Since the successful Apollo program, humanity is once again aiming to return to the Moon for scientific discovery, resource mining, and inhabitation. Upcoming decades focus on building a lunar outpost, with robotic systems playing a crucial role to safely and efficiently establish essential infrastructure such as solar power generating towers. Similar to the construction of the International Space Station (ISS), shipping necessary components via modules and assembling them in situ should be a practical scenario. In this context, this paper focuses on the integration of vision, control, and hardware systems within an autonomous sequence for a dual-arm robot system. We explore a perception and control pipeline specifically designed for assembling solar panel modules, one of the benchmark tasks. Ad hoc hardware was designed and tested in real-world experiments. A mock-up of modular solar panels and active-passive connectors are employed, with the control of this grappling fixture integrated into the proposed pipeline. The successful implementation of our method demonstrates that the two robot manipulators can effectively connect arbitrarily placed panels, highlighting the seamless integration of vision, control, and hardware systems in complex space applications.

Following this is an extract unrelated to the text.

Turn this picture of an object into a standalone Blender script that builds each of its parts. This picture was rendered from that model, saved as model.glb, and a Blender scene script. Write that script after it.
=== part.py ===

翻译：自阿波罗计划成功以来，人类再次将目光投向月球，致力于科学探索、资源开采与长期居留。未来数十年的重点将聚焦于建设月球前哨站，其中机器人系统将在安全高效地建立太阳能发电塔等关键基础设施方面发挥核心作用。与国际空间站（ISS）的建设模式类似，通过模块化运输必要组件并在原位进行组装将成为切实可行的实施方案。在此背景下，本文重点研究双机械臂机器人系统在自主作业序列中视觉、控制与硬件系统的集成。我们针对太阳能电池板模块组装这一基准任务，设计并探索了专用的感知与控制流程。通过实际实验对定制化硬件进行了设计与验证。研究采用模块化太阳能电池板模拟件及主被动连接器，并将该抓取装置的控制集成至所提出的流程中。本方法的成功实施表明，两台机器人操作臂能够有效连接任意放置的电池板，凸显了视觉、控制与硬件系统在复杂空间应用场景中的无缝集成能力。